- Interactive map of Archaeological Site of Senhor dos Mártires
- 38°22′25.34″N 8°31′17.57″W﻿ / ﻿38.3737056°N 8.5215472°W
- Type: Necropolis
- Location: Sétubal, Alentejo Litoral, Alentejo, Portugal

Site notes
- Elevation: 42 m (138 ft)
- Length: 177.75 m (583.2 ft)
- Width: 85.98 m (282.1 ft)
- Archaeologists: unknown
- Owner: Portuguese Republic
- Public access: Private Alongside, 125 metres (410 ft) from the Church of Senhor dos Mártires; accessible from Rua Bom Jesus dos Mártires and Rua Senhor dos Mátires

= Senhor dos Mártires archaeological site =

The Archaeological Site of Senhor dos Mártires (Estação Arqueológica do Senhor dos Mártires) is an archaeological site associated with Greek interventions in the Alentejo, in civil parish of Santa Maria do Castelo, municipality of Alcácer do Sal.

==History==
The site was occupied between 5th and 3rd century B.C., as a place of incineration and cemetery for Iron Age cultures of the region. Of the personal objects found within the tombs of the deceased were Greek ceramics from the 4th and 3rd Century. The objects uncovered, were left in the cremation ustrinum or collected in earthen vessels, then buried at shallow depths, accompanied by objects of the deceased or sacrificial vessels. There were no burial chambers or cists.

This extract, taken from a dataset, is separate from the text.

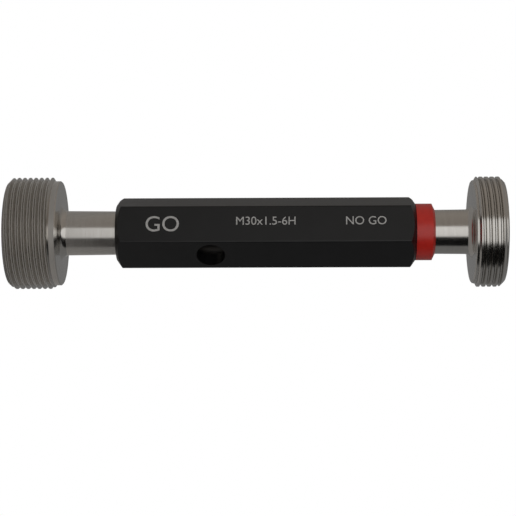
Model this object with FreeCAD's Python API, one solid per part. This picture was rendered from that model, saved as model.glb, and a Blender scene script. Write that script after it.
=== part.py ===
import FreeCAD, Part

import math
import os

# Double-ended thread plug gauge, M30 x 1.5 - 6H: a GO member and a NO-GO member, each
# held by a 1:50 taper in a hexagonal handle, with a red ring that marks the NO-GO end.
# Each gauging disc is the ground blank that its fine thread is cut in: the crests lie on
# its rim, and its lead chamfer, shoulder and land are set by the depth of the thread.
#
# Frame, in millimetres: the origin is the centre of the GO end face, on which the gauge
# stands, and +Z runs up its axis to the NO-GO end. One flat of the handle faces -Y.

# ---- Thread size ----
thread_pitch = 1.5
flank_half_angle = 30.0          # degrees, half of the 60-degree metric profile
go_major_dia = 30.018
nogo_pitch_dia = 29.233

# Proportions of the ISO metric profile, each a share of the pitch
go_depth_share = 0.61343         # depth of the GO member's full-form thread
nogo_crest_rise_share = 0.1      # height of the shortened NO-GO crest over the pitch line
nogo_floor_drop_share = 0.5      # depth of its clearance slot below the pitch line

# ---- Gauging discs ----
go_disc_length = 14.0
nogo_disc_length = 8.5
go_land_length = 1.65            # plain land behind the thread
nogo_land_length = 0.65
land_clearance = 0.05            # how far each land lies below the thread's root
lead_chamfer_drop = 0.40         # how far below the root the 45-degree end chamfer starts
land_edge_chamfer = 0.25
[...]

It was only during the last quarter of 19th century that this site became a target of interest and a systematic study, by the architect and founder of the present Associação dos Arqueólogos Portugueses (Association of Portuguese Archaeologists), J. Possidónio N. da Silva. The archaeological remains were first discovered in 1874, investigated in 1875 and re-discovered in 1895. Despite working with little evidence, other than those discovered in the vast necropolis, Silva assigned the artifacts to a Roman presence, where various rituals are clearly identifiable. During these excavations hundreds of objects were unearthed, including weapons, vases and jewelry.

Between 1926 and 1927, a systematic excavation of the site was completed by Virgílio Correia. It was those artefacts with undoubtedly strong parallels to Eastern Mediterranean cultures which elicited a greater curiosity by the archaeologist, who then suggested a continuation of early sporadic research at the site. With a rich presence of weapons, vessels and jewelry, Virgilio Correia urged that a systematic excavation be completed, along with other researchers who had demonstrated a remarkable interest in its detailed study, based on objects now exhibited in several museums (including the National Archaeology Museum).

==Architecture==
The site in a rural hillside, is buried in an olive orchard, 1000 m west of Alcácer, alongside the Church of Senhor dos Mártires.

Four types of burials were found on the site, all were cremations:
- An urn or ossuary-jar covered with beaker with a conical edging, which contained ashes and cremated bone, which were deposited a shallow depth, over weapons, jewellery and other objects that pertained to the deceased, which were likely collected after the cremation and placed around the ossuary;
- A second type, consisting of ovular ossuary-jar, covered with small slabs of schist, or concave baskets (containing ash and bones), which were placed at the bottom of a rock or concave space, opened for this purpose;
- A third type discovered, were funerary deposits comprising residue from bone and ash, small vassals, weapons and jewellery, which indicated some fire event, but abandoned without any regard, alongside the main sites; and,
- Finally, a funerary deposit comprising carbonized bone, small vessels, weapons, jewellery and other objects, which also suffered from degradation by incendiary, but guarded in a concave space, where a rectangular pan was carved-out in the dimensions of a body, with limestone blocks to the part superior. These pits were oriented east to west, about 2 m in length, the largest occupying an area of 4 m length.
Of the artifacts discovered, there are indigenous objects (armaments and warrior's clothing) and objects imported from the Mediterranean (such as ceramics and fine jewellery).